Malaba, Uganda | THE INDEPENDENT | Almost a year into the Covid-19 pandemic, hundreds of people in the border towns of Mutukula and Malaba still don’t believe that the viral respiratory disease is real even as it has so far claimed 333 people and affected 40,221 others. Uganda registered its first Covid-19 case in March last year.
In a press briefing preceding the official launch of results from a study in which Makerere University researchers sought to analyze local adaptation of COVID-19 prevention measures among people living in Malaba and Mutukula, Dr. Joseph Matovu, a behavioral scientist says 222 people of the 855 that they sampled believe there is no COVID-19 in Uganda.
The two border towns were hotspots for the disease.
Even among those that believe that the disease exists in the country, some 131 said the disease is not for Ugandans and only affects white people. 33 percent of the respondents wrongly believe that once one has suffered from COVID-19 and recovered, they are free to drop their mask and other standard operating procedures because they can’t acquire the virus again.
The study conducted from September to December 2020 in order to among other things identify locally acceptable prevention measures involved key populations including truckers who were the first people to be affected by the disease in Uganda, sex workers, customs officials, the business community and health workers.
Dr. Joseph Matovu says that overall, they found that over 80% of the respondents had basic knowledge about how the disease can be prevented with the majority saying they got most of the information through television, radio and social media.
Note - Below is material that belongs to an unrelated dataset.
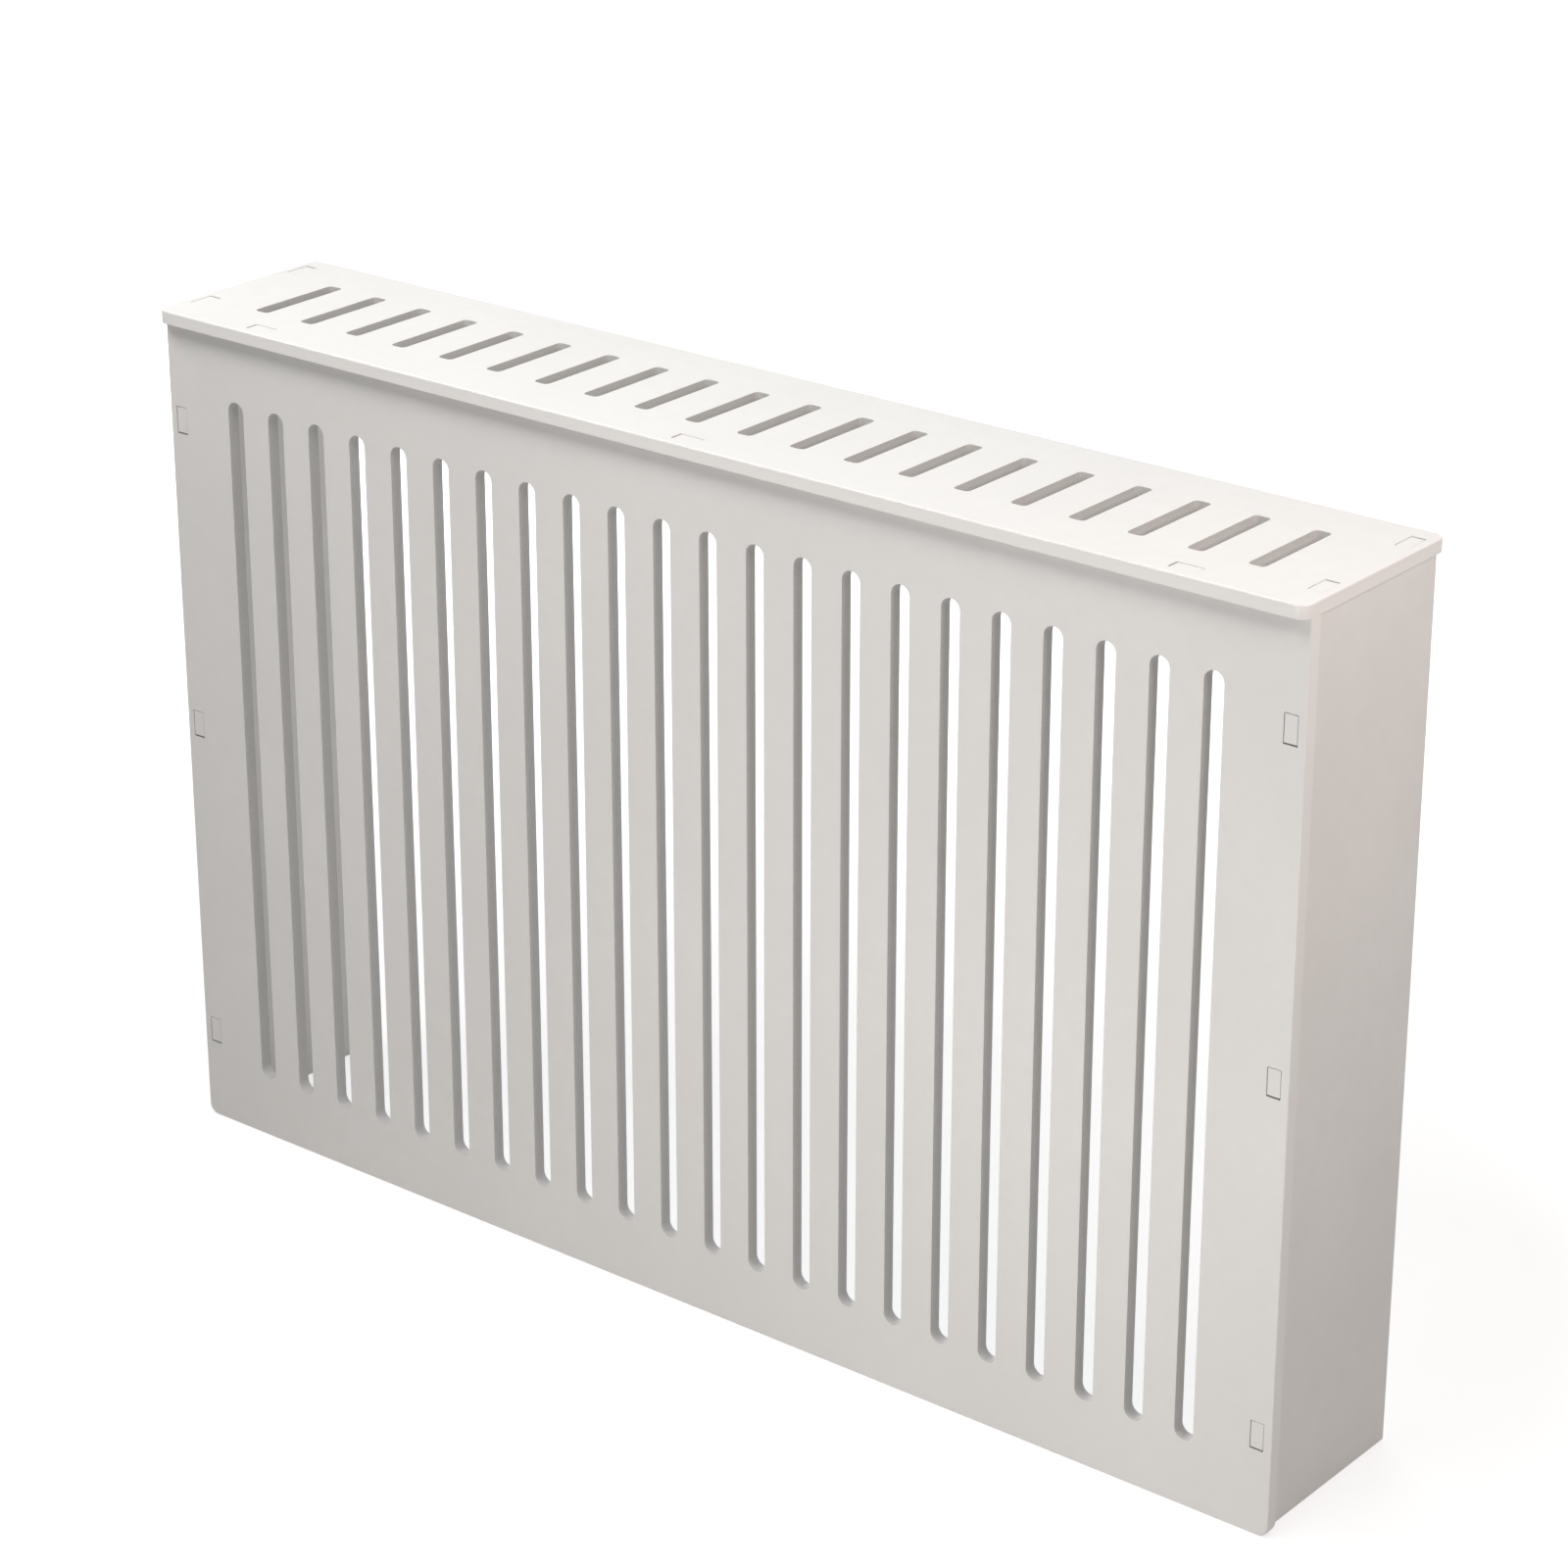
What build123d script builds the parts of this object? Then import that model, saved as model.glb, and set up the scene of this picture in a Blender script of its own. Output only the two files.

On her part, Dr. Rebecca Nuwematsiko, a researcher based at Makerere University School of Public Health who participated in the study told journalists that they found that people aged 50 and above took the prevention measures more seriously compared to their younger counterparts.
She said the respondents who they reached out to through different ways including face to face interviews, focus group discussions and key informant interviews pointed out facilitators of adherence to guidelines had the necessary knowledge and facilities for use.
She says when it comes to those that didn’t believe COVID-19 exists, the majority came from the Uganda -Tanzania border in Kyotera district, something she attributes to early denial by the neighbouring country.
She says respondents are worried about being stigmatized if they enter Tanzania with a mask.
However, Tanzania’s president John Pombe Magufuli recently came out to speak publicly about the disease and urged his people to take precaution. While attending mass at a church in the capital Dodoma on Sunday, Magufuli encouraged Tanzanians to start wearing locally made masks.
Whether this will improve the situation at the border is still uncertain but Makerere University scientists will go back to the same communities they visited after six months to find out whether the measures they brainstormed with the communities actually worked. Matovu says the aim of the study was to come up with standard operating procedures that are locally acceptable.